There are a number of requirements a data fabric must address:
- Speed, scale and reliability —access to data maintained within the data fabric must meet business requirements for speed, scale and reliability across multiple computing environments, without requiring trade-offs.
- Centralized service level management: SLA’s related to response times, availability, reliability, and risk containment must be measured, monitored, and managed with the same process for all data.
- Consolidated data protection: Data security, backup (BU), and disaster recovery (DR) methods, are built into the data fabric framework. Applying them consistently across the infrastructure for all data whether it be in the cloud, multi-cloud, hybrid, or in on-premises deployments.
- Infrastructure elasticity: Decoupling data management processes and practices from specific deployment technologies, makes for a more resilient infrastructure, when adopting edge IoT, or any unknown future technology innovations.
- Multiple locations —access to data from network edge, enterprise data center, multi-clouds (Public, Private, or Hybrid)
- Unified data management: Providing a single framework to manage data across multiple and disparate deployments reducing the complexity of data management.
- files must be easy to locate and access
- levels of security must be maintained at the highest level
- files must have compression to reduce storage needs
- provide snapshots of the data for backups
- support multi-tenant (multiple company) computing environments
- High Reliability and Availability —must have a highly reliable environment that self- manages and self-heals itself. Providing high availability services to meet mission critical needs.
The complexities of today’s enterprise data management is growing at an ever accelerating rate of new technologies, new kinds of data, and new platforms. This data is increasingly distributed across on- premise and mixed cloud environments. The process of moving, storing, protecting, and accessing data can become fragmented, depending on where data is located and the technologies used.
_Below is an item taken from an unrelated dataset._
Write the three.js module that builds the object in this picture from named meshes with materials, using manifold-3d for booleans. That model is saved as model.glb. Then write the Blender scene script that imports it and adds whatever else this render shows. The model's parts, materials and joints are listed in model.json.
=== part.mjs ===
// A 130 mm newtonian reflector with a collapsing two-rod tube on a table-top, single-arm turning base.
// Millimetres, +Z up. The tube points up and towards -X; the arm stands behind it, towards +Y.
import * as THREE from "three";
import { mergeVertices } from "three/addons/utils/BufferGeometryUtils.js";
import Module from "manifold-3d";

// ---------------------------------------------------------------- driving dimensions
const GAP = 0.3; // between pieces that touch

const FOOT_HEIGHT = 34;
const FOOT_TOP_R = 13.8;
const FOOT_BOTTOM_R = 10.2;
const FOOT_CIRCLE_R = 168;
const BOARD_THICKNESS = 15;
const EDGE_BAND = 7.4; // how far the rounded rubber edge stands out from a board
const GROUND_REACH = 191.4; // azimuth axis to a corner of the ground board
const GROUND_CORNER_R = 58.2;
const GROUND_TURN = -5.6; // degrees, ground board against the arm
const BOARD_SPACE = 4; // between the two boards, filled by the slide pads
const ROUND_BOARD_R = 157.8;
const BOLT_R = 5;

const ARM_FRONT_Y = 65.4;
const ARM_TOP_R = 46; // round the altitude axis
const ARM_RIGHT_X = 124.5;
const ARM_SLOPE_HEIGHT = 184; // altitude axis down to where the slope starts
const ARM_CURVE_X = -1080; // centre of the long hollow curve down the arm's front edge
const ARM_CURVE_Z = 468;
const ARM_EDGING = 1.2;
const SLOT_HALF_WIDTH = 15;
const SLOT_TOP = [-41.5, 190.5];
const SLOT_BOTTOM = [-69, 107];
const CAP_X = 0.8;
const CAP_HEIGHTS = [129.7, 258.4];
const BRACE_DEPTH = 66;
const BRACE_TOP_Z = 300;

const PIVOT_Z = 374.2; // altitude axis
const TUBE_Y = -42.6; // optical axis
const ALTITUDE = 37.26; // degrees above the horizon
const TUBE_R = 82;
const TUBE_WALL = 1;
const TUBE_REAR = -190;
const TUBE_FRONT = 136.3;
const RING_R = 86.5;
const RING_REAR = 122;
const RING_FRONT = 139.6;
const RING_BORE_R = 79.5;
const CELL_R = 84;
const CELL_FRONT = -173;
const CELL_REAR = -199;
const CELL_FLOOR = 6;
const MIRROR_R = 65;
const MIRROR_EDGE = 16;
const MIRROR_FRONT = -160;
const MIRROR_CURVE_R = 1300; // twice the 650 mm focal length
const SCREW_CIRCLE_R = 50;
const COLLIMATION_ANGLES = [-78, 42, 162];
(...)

Having to update data management methods with each technological change is difficult, disruptive and expensive.
As technology innovation accelerates, it can quickly become unsustainable. Data fabric solutions can serve to minimize this disruption by creating a highly adaptable data management environment that can be quickly adjusted as technology evolves.
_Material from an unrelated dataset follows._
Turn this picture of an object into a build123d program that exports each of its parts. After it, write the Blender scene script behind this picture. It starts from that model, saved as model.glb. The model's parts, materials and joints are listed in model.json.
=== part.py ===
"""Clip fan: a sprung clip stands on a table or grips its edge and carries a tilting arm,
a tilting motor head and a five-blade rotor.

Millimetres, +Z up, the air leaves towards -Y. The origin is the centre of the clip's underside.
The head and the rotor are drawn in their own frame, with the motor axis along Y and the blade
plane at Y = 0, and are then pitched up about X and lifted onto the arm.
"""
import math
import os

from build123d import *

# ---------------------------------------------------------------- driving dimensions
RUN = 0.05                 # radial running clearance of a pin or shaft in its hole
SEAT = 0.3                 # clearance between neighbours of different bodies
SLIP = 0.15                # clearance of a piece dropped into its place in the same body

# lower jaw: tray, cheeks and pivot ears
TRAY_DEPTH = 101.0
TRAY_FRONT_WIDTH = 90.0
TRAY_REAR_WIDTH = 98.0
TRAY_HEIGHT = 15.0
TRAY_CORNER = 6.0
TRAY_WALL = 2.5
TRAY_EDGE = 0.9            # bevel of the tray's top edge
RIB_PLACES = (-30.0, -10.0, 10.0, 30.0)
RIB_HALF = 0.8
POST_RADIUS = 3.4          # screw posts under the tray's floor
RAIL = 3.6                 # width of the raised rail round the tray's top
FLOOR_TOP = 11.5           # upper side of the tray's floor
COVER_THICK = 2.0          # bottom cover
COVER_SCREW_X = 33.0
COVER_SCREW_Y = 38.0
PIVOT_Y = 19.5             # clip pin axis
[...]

So the answer to the question “Tapestry or Burlap” is: It depends.
It depends on the threads you choose and loom you use. The loom is the Data Fabric platform you choose, such as Azure Service Fabric, a Platform as a Service (PaaS) or Cambridge Semantics Enterprise Data Fabric. The threads you have available are Dockers, Kubernetes, API’s, MicroServices, Mixed Clouds, Big Data, Analytics, Edge IoT and AI. How you weave them together will determine the effectiveness of your solution.
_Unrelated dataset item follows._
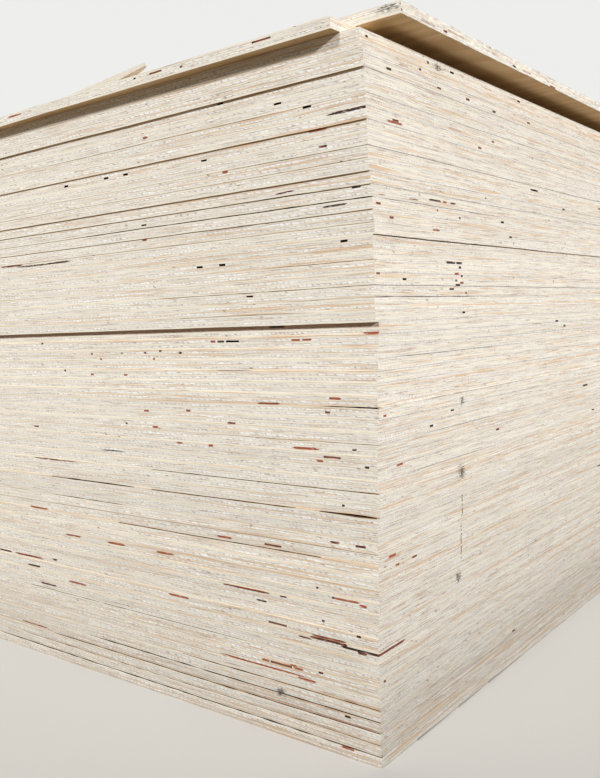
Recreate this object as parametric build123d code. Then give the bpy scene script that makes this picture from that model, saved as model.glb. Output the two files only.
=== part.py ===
from build123d import *
from dataclasses import dataclass
import os
import random

# A stack of five-ply plywood sheets lying flat: a lower pack, an upper pack on it,
# and two loose sheets on top that were put back askew.
# X runs along the sheets, Y across them and Z up. The origin is the centre of the bottom
# sheet's underside. Every edge is named as seen from the near corner, at +X and -Y:
# the front edge faces -Y, the right edge faces +X.

# One sheet and its plies. The faces and the core have their grain along X,
# the two cross plies have it along Y.
sheet_length = 2440.0
sheet_width = 1220.0
face_ply = 2.4
cross_ply = 2.4
core_ply = 2.4
sheet_thickness = 2 * face_ply + 2 * cross_ply + core_ply

# The roughness of two faces holds them this far apart at rest
rest_gap = 0.15
pitch = sheet_thickness + rest_gap

# How far single sheets stray from the line of their lift, front to back and end to end
stray_across = 0.35
stray_along = 0.45
stray_seed = 12

# Gaps between two veneer strips of a ply: how deep one runs in from the edge,
# and how much of its mouth is left at its inner end
gap_depth = 140.0
gap_tail = 0.35

# Splinter lifted from the front edge of the sheet under the loose top one,
# measured from that sheet's near corner
splinter_root = 405.0
splinter_crotch = 308.0
splinter_tip = 258.0
splinter_lift = 11.4
splinter_tip_radius = 2.1
splinter_width = 9.0
splinter_back_height = 4.0

# Chip in the top right edge of the loose top sheet, measured from its near corner
chip_start = 143.0
chip_bottom = 148.0
chip_end = 158.0
chip_depth = 2.1
chip_reach = 7.0

# Slivers torn from the lower right edge of the bottom sheet. Each is deepest at its
# near end and runs out along the edge.
sliver_starts = (70.0, 164.0, 243.0)
sliver_lengths = (88.0, 74.0, 118.0)
sliver_depth = 2.4
sliver_reach = 11.0

# Corner crushed off the bottom sheet
crushed_corner = 6.0
crushed_height = 3.4


@dataclass
class Lift:
    """Sheets set down together, so that their edges are nearly in line."""

    name: str
    sheets: int
    set_back: float  # front edge of its lowest sheet behind the nominal front
    lean: float  # further set back for each sheet above that one
    run_out: float  # right edge beyond the nominal right edge


LOWER_PACK = [
    Lift("lower_pack_lift_01", 5, 0.0, -0.15, 0.0),
    Lift("lower_pack_lift_02", 4, -0.2, 0.25, 0.3),
    Lift("lower_pack_lift_03", 2, 1.0, 0.30, -0.6),
    Lift("lower_pack_lift_04", 6, 2.0, 0.70, 0.2),
    Lift("lower_pack_lift_05", 1, 6.8, 0.0, 0.8),
    Lift("lower_pack_lift_06", 3, 5.6, 0.30, -0.2),
    Lift("lower_pack_lift_07", 2, 7.8, 0.20, 1.9),
    Lift("lower_pack_lift_08", 4, 8.8, 0.70, -0.4),
    Lift("lower_pack_lift_09", 2, 11.4, 0.60, 0.5),
    Lift("lower_pack_lift_10", 1, 12.2, 0.0, 1.9),
    Lift("lower_pack_lift_11", 4, 12.8, 1.00, 0.0),
    Lift("lower_pack_lift_12", 2, 16.9, 0.90, 0.7),
    Lift("lower_pack_lift_13", 1, 19.6, 0.0, 1.1),
]

UPPER_PACK = [
    Lift("upper_pack_lift_01", 1, 14.0, 0.0, 0.3),
    Lift("upper_pack_lift_02", 2, 14.6, 0.0, -0.5),
    Lift("upper_pack_lift_03", 2, 15.0, 0.10, 0.0),
    Lift("upper_pack_lift_04", 2, 15.4, 0.20, -0.8),
    Lift("upper_pack_lift_05", 2, 15.9, 0.0, 0.9),
    Lift("upper_pack_lift_06", 2, 14.3, -0.20, 0.4),
    Lift("upper_pack_lift_07", 1, 13.0, 0.0, 0.2),
    Lift("upper_pack_lift_08", 4, 10.6, -0.10, 0.0),
    Lift("upper_pack_lift_09", 4, 9.0, -0.10, 0.3),
    Lift("upper_pack_lift_10", 2, 6.6, -0.15, 0.0),
    Lift("upper_pack_lift_11", 1, 6.2, 0.0, -2.9),
]

# The two loose sheets: set back, run out and skew in degrees about the near corner
SPLINTERED_SHEET = Lift("splintered_sheet", 1, -9.4, 0.0, -25.0)
LOOSE_TOP_SHEET = Lift("loose_top_sheet", 1, 34.0, 0.0, 27.5)
splintered_skew = -0.2
loose_top_skew = 0.0

# Number of each sheet, counted from the floor
SPLINTERED = sum(lift.sheets for lift in LOWER_PACK + UPPER_PACK) + 1
LOOSE_TOP = SPLINTERED + 1
BOTTOM = 1

# Height of each inner ply's underside within a sheet, and the ply's thickness
PLIES = {
    "lower cross": (face_ply, cross_ply),
    "core": (face_ply + cross_ply, core_ply),
    "upper cross": (face_ply + cross_ply + core_ply, cross_ply),
}


@dataclass
class Gap:
    """Mouth of a gap between veneer strips, at one edge of a sheet."""

    sheet: int
    ply: str
    edge: str
    from_near: float  # middle of the mouth, from the edge's end at the near corner
    mouth: float


# The twelve gaps that show most on the front edges, and the twelve on the right ones
SHOWN_GAPS = [
    Gap(7, "upper cross", "front", 127.0, 30.0),
    Gap(11, "lower cross", "front", 130.0, 26.0),
    Gap(18, "lower cross", "front", 138.0, 24.0),
    Gap(26, "upper cross", "front", 55.0, 22.0),
    Gap(36, "upper cross", "front", 194.0, 20.0),
    Gap(40, "upper cross", "front", 161.0, 10.0),
    Gap(44, "upper cross", "front", 34.0, 9.0),
    Gap(48, "lower cross", "front", 324.0, 9.0),
    Gap(53, "lower cross", "front", 217.0, 9.0),
    Gap(56, "upper cross", "front", 108.0, 10.0),
    Gap(SPLINTERED, "upper cross", "front", 86.0, 25.0),
    Gap(SPLINTERED, "upper cross", "front", 242.0, 20.0),
    Gap(4, "core", "right", 320.0, 9.0),
    Gap(17, "core", "right", 70.0, 10.0),
    Gap(29, "core", "right", 155.0, 8.0),
    Gap(38, "core", "right", 187.0, 7.0),
    Gap(41, "core", "right", 56.0, 8.0),
    Gap(47, "core", "right", 296.0, 9.0),
    Gap(51, "core", "right", 403.0, 24.0),
    Gap(54, "core", "right", 54.0, 12.0),
    Gap(58, "core", "right", 149.0, 9.0),
    Gap(58, "core", "right", 217.0, 9.0),
    Gap(58, "core", "right", 390.0, 9.0),
    Gap(60, "core", "right", 186.0, 9.0),
]

# On the two far sides one sheet in a few has a gap, wherever its veneer strips met
far_gap_every = 8
far_gap_mouth = 11.0
far_gap_seed = 5


def far_gaps():
    """Gaps on the back and left edges."""
    rng = random.Random(far_gap_seed)
    gaps = []
    for sheet in range(far_gap_every, SPLINTERED, far_gap_every):
        along = rng.uniform(0.1, 0.9) * sheet_length
        across = rng.uniform(0.1, 0.9) * sheet_width
        gaps.append(Gap(sheet, "lower cross", "back", along, far_gap_mouth))
        gaps.append(Gap(sheet - 2, "core", "left", across, far_gap_mouth))
    return gaps


def gap_pocket(gap):
    """Wedge-shaped space of one gap, open at its edge and closing towards its inner end."""
    underside, height = PLIES[gap.ply]
    mouth, tail = gap.mouth / 2, gap.mouth * gap_tail / 2
    plan = Polygon((-mouth, 0), (mouth, 0), (tail, gap_depth), (-tail, gap_depth), align=None)
    pocket = extrude(plan, height, dir=(0, 0, 1))
    half_length, half_width = sheet_length / 2, sheet_width / 2
    mouth_at = {
        "front": Location((half_length - gap.from_near, -half_width, underside)),
        "back": Location((half_length - gap.from_near, half_width, underside), (0, 0, 180)),
        "right": Location((half_length, gap.from_near - half_width, underside), (0, 0, 90)),
        "left": Location((-half_length, gap.from_near - half_width, underside), (0, 0, -90)),
    }
    return mouth_at[gap.edge] * pocket


def plain_sheet():
    """A sheet sawn square, centred on the origin with its underside at zero."""
    return Box(sheet_length, sheet_width, sheet_thickness, align=(Align.CENTER, Align.CENTER, Align.MIN))


def splinter():
    """Tongue of wood torn up from the top of the front edge, still fast at its root."""
    edge_x, edge_y = sheet_length / 2, -sheet_width / 2
    root = (edge_x - splinter_root, 0)
    crotch = (edge_x - splinter_crotch, 0)
    tip_x = edge_x - splinter_tip - splinter_tip_radius
    tip_z = splinter_lift - splinter_tip_radius
    tip_top = (tip_x, tip_z + splinter_tip_radius)
    tip_end = (tip_x + splinter_tip_radius, tip_z)
    tip_under = (tip_x, tip_z - splinter_tip_radius)
    outline = [
        Line(root, tip_top),
        ThreePointArc(tip_top, tip_end, tip_under),
        Line(tip_under, crotch),
        Line(crotch, root),
    ]
    side = Plane.XZ * make_face(outline)
    tongue = extrude(side, splinter_width, dir=(0, 1, 0))
    back_height = splinter_back_height
    section = Plane.YZ * Polygon(
        (0, 0), (splinter_width, 0), (splinter_width, back_height), (0, splinter_lift), align=None
    )
    wedge = extrude(section, sheet_length, both=True)
    return Pos(0, edge_y, sheet_thickness) * (tongue & wedge)


def edge_chip():
    """Space of the chip in the top right edge of the loose top sheet."""
    profile = Plane.YZ * Polygon((chip_start, 0), (chip_end, 0), (chip_bottom, -chip_depth), align=None)
    chip = extrude(profile, chip_reach, dir=(-1, 0, 0))
    return Pos(sheet_length / 2, -sheet_width / 2, sheet_thickness) * chip


def torn_slivers():
    """Spaces of the slivers torn from the lower right edge of the bottom sheet."""
    spaces = []
    for start, length in zip(sliver_starts, sliver_lengths):
        profile = Plane.YZ * Polygon((start, 0), (start + length, 0), (start, sliver_depth), align=None)
        sliver = extrude(profile, sliver_reach, dir=(-1, 0, 0))
        spaces.append(Pos(sheet_length / 2, -sheet_width / 2, 0) * sliver)
    return spaces


def crushed_off():
    """Space of the splinters crushed off the bottom sheet's near corner."""
    plan = Polygon((0, 0), (-crushed_corner, 0), (0, crushed_corner), align=None)
    crushed = extrude(plan, crushed_height, dir=(0, 0, 1))
    return Pos(sheet_length / 2, -sheet_width / 2, 0) * crushed


def shaped_sheet(number, gaps):
    """One sheet with its gaps and its own damage, centred on the origin."""
    sheet = plain_sheet()
    for gap in gaps:
        if gap.sheet == number:
            sheet -= gap_pocket(gap)
    if number == BOTTOM:
        for space in torn_slivers():
            sheet -= space
        sheet -= crushed_off()
    if number == SPLINTERED:
        sheet += splinter()
    if number == LOOSE_TOP:
        sheet -= edge_chip()
    return sheet


def place(sheet, number, run_out, set_back):
    """Move a sheet to its place in the stack, counted from the floor."""
    return Pos(run_out, set_back, (number - 1) * pitch) * sheet


def skew(sheet, degrees):
    """Turn a sheet about its near corner."""
    corner = Pos(sheet_length / 2, -sheet_width / 2, 0)
    return corner * Rot(0, 0, degrees) * corner.inverse() * sheet


def packed_lifts(gaps):
    """Every lift of the two packs, as its name and the sheets in it."""
    rng = random.Random(stray_seed)
    number = BOTTOM
    for lift in LOWER_PACK + UPPER_PACK:
        sheets = []
        for place_in_lift in range(lift.sheets):
            set_back = lift.set_back + place_in_lift * lift.lean + rng.uniform(-stray_across, stray_across)
            run_out = lift.run_out + rng.uniform(-stray_along, stray_along)
            if number == BOTTOM:
                set_back, run_out = 0, 0
            sheets.append(place(shaped_sheet(number, gaps), number, run_out, set_back))
            number += 1
        yield lift.name, sheets


def loose_sheets(gaps):
    """The two sheets on top, each with its own skew."""
    for lift, number, degrees in (
        (SPLINTERED_SHEET, SPLINTERED, splintered_skew),
        (LOOSE_TOP_SHEET, LOOSE_TOP, loose_top_skew),
    ):
        sheet = skew(shaped_sheet(number, gaps), degrees)
        yield lift.name, [place(sheet, number, lift.run_out, lift.set_back)]


os.makedirs("parts", exist_ok=True)
all_gaps = SHOWN_GAPS + far_gaps()
for source in (packed_lifts(all_gaps), loose_sheets(all_gaps)):
    for name, sheets in source:
        export_step(Compound(children=[s.solid() for s in sheets]), f"parts/{name}.step")
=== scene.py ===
import math
import random
from dataclasses import dataclass, replace

import bmesh
import bpy
from bpy.props import FloatProperty, FloatVectorProperty, IntProperty, PointerProperty
from mathutils import Matrix, Vector, noise


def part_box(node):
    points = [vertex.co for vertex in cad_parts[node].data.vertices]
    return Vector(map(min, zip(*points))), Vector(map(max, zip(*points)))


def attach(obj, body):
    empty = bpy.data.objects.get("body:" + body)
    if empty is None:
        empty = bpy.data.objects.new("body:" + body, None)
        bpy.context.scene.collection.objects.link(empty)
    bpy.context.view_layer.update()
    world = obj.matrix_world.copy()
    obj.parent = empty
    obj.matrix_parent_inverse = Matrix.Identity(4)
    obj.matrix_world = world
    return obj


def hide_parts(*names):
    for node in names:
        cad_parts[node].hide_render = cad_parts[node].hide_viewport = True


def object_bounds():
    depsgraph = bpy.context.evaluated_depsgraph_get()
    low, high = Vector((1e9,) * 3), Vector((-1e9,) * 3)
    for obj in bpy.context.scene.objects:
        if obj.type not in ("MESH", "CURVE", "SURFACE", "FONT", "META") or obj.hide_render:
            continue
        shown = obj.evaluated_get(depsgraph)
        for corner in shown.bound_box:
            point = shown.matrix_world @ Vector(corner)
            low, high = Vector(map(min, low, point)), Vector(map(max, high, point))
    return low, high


bl_info = {
    "name": "Plywood stack",
    "version": (1, 0, 0),
    "blender": (4, 5, 0),
    "location": "3D View > Sidebar > Plywood",
    "description": "Veneered sheets with sawn edges, stacked flat, and a pale studio floor",
    "category": "Add Mesh",
}

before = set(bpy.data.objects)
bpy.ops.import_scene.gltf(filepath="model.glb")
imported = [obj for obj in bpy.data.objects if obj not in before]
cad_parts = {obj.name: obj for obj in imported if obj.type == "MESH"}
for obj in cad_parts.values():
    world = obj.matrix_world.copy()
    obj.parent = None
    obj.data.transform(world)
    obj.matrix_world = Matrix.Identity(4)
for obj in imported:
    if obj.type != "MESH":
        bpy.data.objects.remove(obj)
CAD_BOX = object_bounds()

MM = 0.001

# Every sheet has five plies of one thickness. The pitch is a sheet and its rest gap.
PLIES = 5
LOOSE_TOP = "loose_top_sheet"
SPLINTERED = "splintered_sheet"
TOP_LOW, TOP_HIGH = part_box(LOOSE_TOP)
THICKNESS = TOP_HIGH.z - TOP_LOW.z
PITCH = TOP_LOW.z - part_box(SPLINTERED)[0].z
PLY = THICKNESS / PLIES
SHEETS = round(TOP_LOW.z / PITCH) + 1
LOWER_FACE, LOWER_CROSS, CORE, UPPER_CROSS, UPPER_FACE = range(PLIES)

# Joints that open further than this get painted shade on the strips inside
SHADED_OPENING = 0.3 * MM

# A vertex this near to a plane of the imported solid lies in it, and two as near as this are one
TOUCH = 0.05 * MM
SAME_PLACE = 0.005 * MM

# An open joint opens over the first length and closes over the second
RUN_IN, RUN_OUT = 30 * MM, 60 * MM

# No vertex of an edge stands nearer to its ends, or to the end of a mark
END_MARGIN, MARK_MARGIN = 0.2 * MM, 1.5 * MM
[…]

The key to long term success is to being open to the new and disruptive technologies that are fast approaching. As more and more organizations deploy Data Fabric solutions, more of the holes can be exposed and solutions created to fill them will make an ever tighter and more lustrous fabric.
The Goal of making “all data” available for “any purpose” at “any time” “anywhere” is in sight, but we are not there yet.
Legacy systems and other creators of data silos combined with the different types of data and the increasing varieties of data usages seem to be constantly moving the goalposts.
There is hope the use of AI and better designed API’s, will mitigate the complexity of modern data management. This will allow better automation of the huge number of tasks required to make this look easy, so that we don’t scare the people writing the checks.